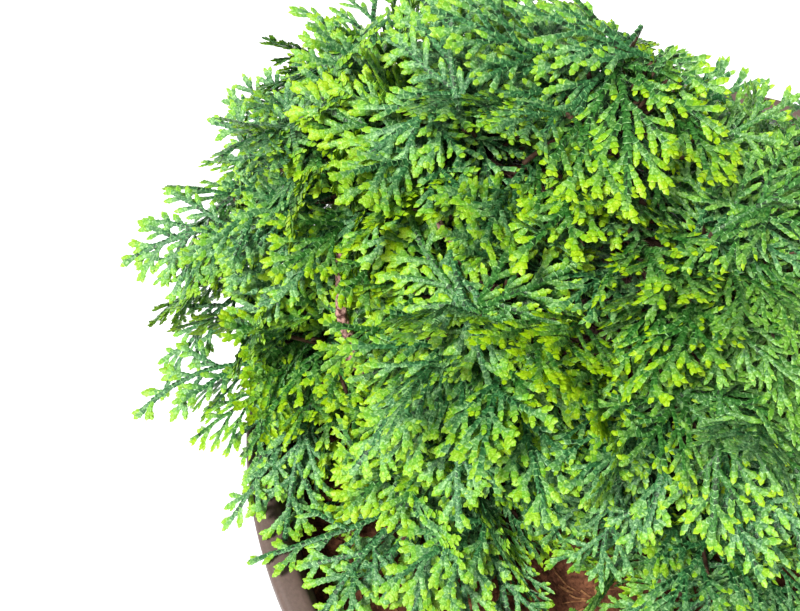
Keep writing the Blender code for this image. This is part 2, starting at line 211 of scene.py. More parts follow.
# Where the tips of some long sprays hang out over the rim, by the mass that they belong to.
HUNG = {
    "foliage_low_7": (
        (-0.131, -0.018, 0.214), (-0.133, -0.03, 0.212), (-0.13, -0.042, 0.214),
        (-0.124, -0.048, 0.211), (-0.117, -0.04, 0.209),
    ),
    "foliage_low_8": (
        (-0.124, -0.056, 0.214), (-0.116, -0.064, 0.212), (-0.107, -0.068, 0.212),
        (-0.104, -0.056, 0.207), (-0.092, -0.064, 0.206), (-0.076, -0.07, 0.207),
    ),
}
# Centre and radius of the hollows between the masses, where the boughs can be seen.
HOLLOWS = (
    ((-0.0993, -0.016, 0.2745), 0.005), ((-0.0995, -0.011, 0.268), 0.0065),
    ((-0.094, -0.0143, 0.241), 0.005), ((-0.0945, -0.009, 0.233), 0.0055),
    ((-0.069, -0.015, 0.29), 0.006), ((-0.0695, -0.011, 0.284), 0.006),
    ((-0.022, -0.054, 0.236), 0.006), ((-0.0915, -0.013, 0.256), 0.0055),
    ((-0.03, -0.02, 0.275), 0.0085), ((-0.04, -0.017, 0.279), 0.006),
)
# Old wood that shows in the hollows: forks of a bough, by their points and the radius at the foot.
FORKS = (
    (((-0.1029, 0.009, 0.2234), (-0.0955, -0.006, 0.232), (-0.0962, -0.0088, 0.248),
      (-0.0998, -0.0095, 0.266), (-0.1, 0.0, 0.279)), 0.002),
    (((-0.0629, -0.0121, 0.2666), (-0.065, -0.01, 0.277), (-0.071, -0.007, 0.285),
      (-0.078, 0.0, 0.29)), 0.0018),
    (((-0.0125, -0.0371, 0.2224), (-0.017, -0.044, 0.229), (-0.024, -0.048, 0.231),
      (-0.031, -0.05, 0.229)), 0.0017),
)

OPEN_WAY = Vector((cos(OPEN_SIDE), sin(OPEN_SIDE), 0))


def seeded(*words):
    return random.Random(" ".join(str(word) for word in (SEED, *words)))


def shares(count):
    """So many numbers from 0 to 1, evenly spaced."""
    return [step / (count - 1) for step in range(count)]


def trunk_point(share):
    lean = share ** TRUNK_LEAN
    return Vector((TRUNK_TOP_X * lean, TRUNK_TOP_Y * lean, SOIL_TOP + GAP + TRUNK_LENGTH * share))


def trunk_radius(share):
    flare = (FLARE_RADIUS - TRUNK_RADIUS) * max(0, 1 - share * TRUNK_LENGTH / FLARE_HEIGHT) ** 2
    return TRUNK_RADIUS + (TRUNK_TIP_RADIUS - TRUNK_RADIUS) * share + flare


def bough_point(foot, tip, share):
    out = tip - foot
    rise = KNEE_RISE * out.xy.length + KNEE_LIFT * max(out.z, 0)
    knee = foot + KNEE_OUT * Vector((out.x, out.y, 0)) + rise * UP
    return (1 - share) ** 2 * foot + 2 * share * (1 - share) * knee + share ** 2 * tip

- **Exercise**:
Go through the material above line by line and copy it exactly.

- **Solution**:
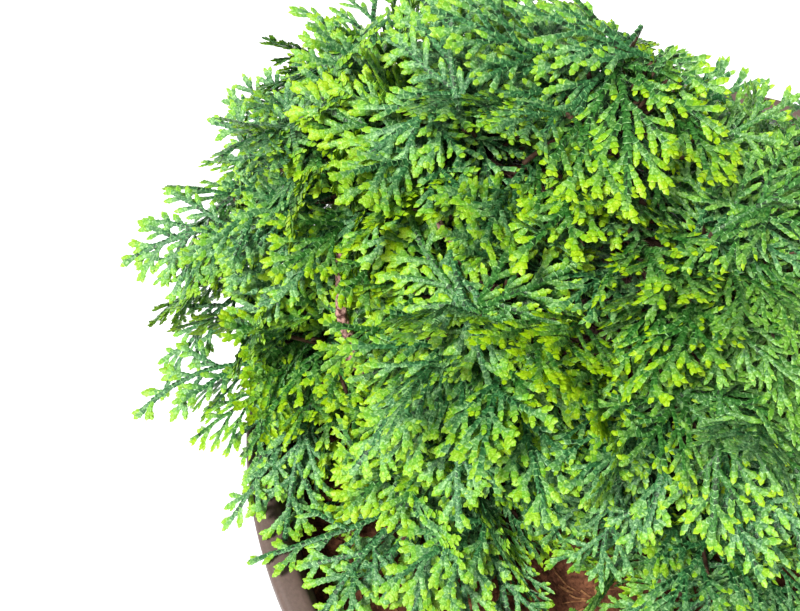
Keep writing the Blender code for this image. This is part 2, starting at line 211 of scene.py. More parts follow.
# Where the tips of some long sprays hang out over the rim, by the mass that they belong to.
HUNG = {
    "foliage_low_7": (
        (-0.131, -0.018, 0.214), (-0.133, -0.03, 0.212), (-0.13, -0.042, 0.214),
        (-0.124, -0.048, 0.211), (-0.117, -0.04, 0.209),
    ),
    "foliage_low_8": (
        (-0.124, -0.056, 0.214), (-0.116, -0.064, 0.212), (-0.107, -0.068, 0.212),
        (-0.104, -0.056, 0.207), (-0.092, -0.064, 0.206), (-0.076, -0.07, 0.207),
    ),
}
# Centre and radius of the hollows between the masses, where the boughs can be seen.
HOLLOWS = (
    ((-0.0993, -0.016, 0.2745), 0.005), ((-0.0995, -0.011, 0.268), 0.0065),
    ((-0.094, -0.0143, 0.241), 0.005), ((-0.0945, -0.009, 0.233), 0.0055),
    ((-0.069, -0.015, 0.29), 0.006), ((-0.0695, -0.011, 0.284), 0.006),
    ((-0.022, -0.054, 0.236), 0.006), ((-0.0915, -0.013, 0.256), 0.0055),
    ((-0.03, -0.02, 0.275), 0.0085), ((-0.04, -0.017, 0.279), 0.006),
)
# Old wood that shows in the hollows: forks of a bough, by their points and the radius at the foot.
FORKS = (
    (((-0.1029, 0.009, 0.2234), (-0.0955, -0.006, 0.232), (-0.0962, -0.0088, 0.248),
      (-0.0998, -0.0095, 0.266), (-0.1, 0.0, 0.279)), 0.002),
    (((-0.0629, -0.0121, 0.2666), (-0.065, -0.01, 0.277), (-0.071, -0.007, 0.285),
      (-0.078, 0.0, 0.29)), 0.0018),
    (((-0.0125, -0.0371, 0.2224), (-0.017, -0.044, 0.229), (-0.024, -0.048, 0.231),
      (-0.031, -0.05, 0.229)), 0.0017),
)

OPEN_WAY = Vector((cos(OPEN_SIDE), sin(OPEN_SIDE), 0))


def seeded(*words):
    return random.Random(" ".join(str(word) for word in (SEED, *words)))


def shares(count):
    """So many numbers from 0 to 1, evenly spaced."""
    return [step / (count - 1) for step in range(count)]


def trunk_point(share):
    lean = share ** TRUNK_LEAN
    return Vector((TRUNK_TOP_X * lean, TRUNK_TOP_Y * lean, SOIL_TOP + GAP + TRUNK_LENGTH * share))


def trunk_radius(share):
    flare = (FLARE_RADIUS - TRUNK_RADIUS) * max(0, 1 - share * TRUNK_LENGTH / FLARE_HEIGHT) ** 2
    return TRUNK_RADIUS + (TRUNK_TIP_RADIUS - TRUNK_RADIUS) * share + flare


def bough_point(foot, tip, share):
    out = tip - foot
    rise = KNEE_RISE * out.xy.length + KNEE_LIFT * max(out.z, 0)
    knee = foot + KNEE_OUT * Vector((out.x, out.y, 0)) + rise * UP
    return (1 - share) ** 2 * foot + 2 * share * (1 - share) * knee + share ** 2 * tip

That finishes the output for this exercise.